Inflation climbed to 5.8% last month, official data showed, but the regulator worries caps are the wrong way to address surging prices.

The Central Bank is against the government's price caps as a way of stopping food prices climbing. Moskva News Agency

Russia’s Central Bank chief has urged the government to “abandon” price caps on food products “as quickly as possible,” arguing the restrictions could do long-term damage to the Russian economy.

Speaking at a Moscow Exchange forum on Tuesday, Elvira Nabiullina doubled down on her calls for the government to ditch its attempts to control surging food prices by capping retail prices. The interventionist measures “distort prices in the economy and discourage development,” she said.

Russia slapped price caps on certain staple goods, such as sugar and sunflower oil, last December amid surging food prices that threatened to create a wave of discontent ahead of upcoming parliamentary elections later this year.

Inflation has accelerated sharply since the start of 2021, rising to 5.8% in annual terms during March, Russia’s federal statistics service (Rosstat) announced Tuesday. 

Prices for food have been rising considerably faster than overall inflation, although the rate of annual increases ticked down from 7.7% in February to 7.6% in March, Rosstat said.

Surging inflation — which is well above the Central Bank’s 4% target — prompted the regulator to raise interest rates to 4.25% in a surprise decision last month. Analysts now expect the bank to weigh up another rise when it meets later this month.

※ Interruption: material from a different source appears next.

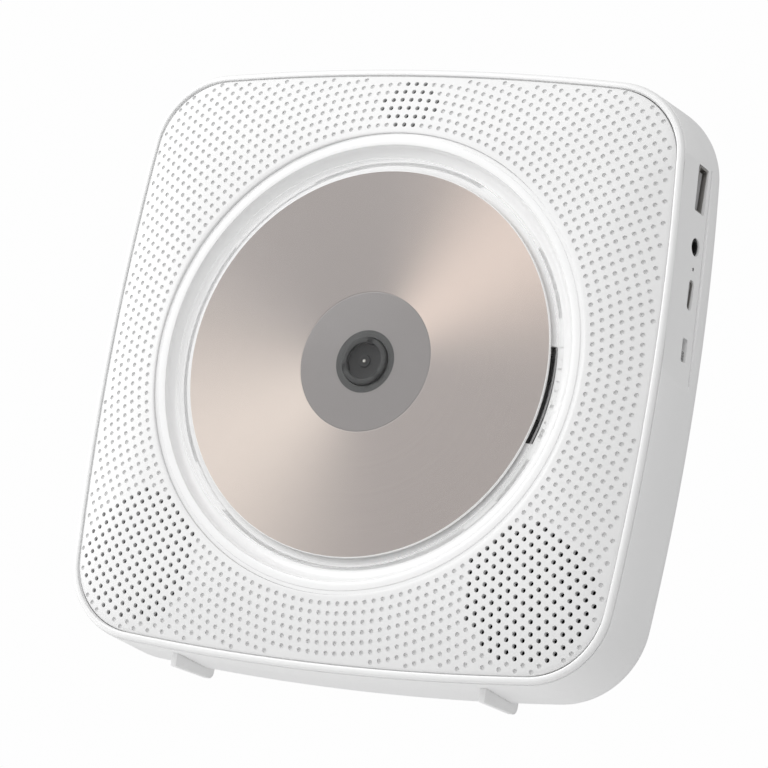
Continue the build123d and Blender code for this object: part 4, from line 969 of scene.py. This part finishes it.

Rosstat also said inflation had started to pick up in non-food goods, putting another potential pressure point on Russian households’ finances over the coming months. 

Analysts forecast that the headline inflation rate has probably peaked and should start to decline over the coming months, though the latest fall in the value of the ruble, and expectations for a government spending spree ahead of parliamentary elections in September could see inflation stay above the bank’s target until at least next year.

This is the second time Nabiullina, along with other members of the government’s so-called “liberal” economic bloc such as Audit Chamber head Alexei Kudrin, have criticized the government’s price caps, with the latest statement her strongest yet.

Nabiullina is a former economy minister who is widely respected for the sweeping reforms she has pushed through at the Central Bank since she took the helm in 2013.

Independent economists, retail chains and Russia’s agricultural businesses have also hit out at the price cap policy, saying it threatens shortages, discourages investment in the industry and could disrupt the sector’s impressive development over recent years, which has been buoyed by Russia’s ban on food imports from the EU.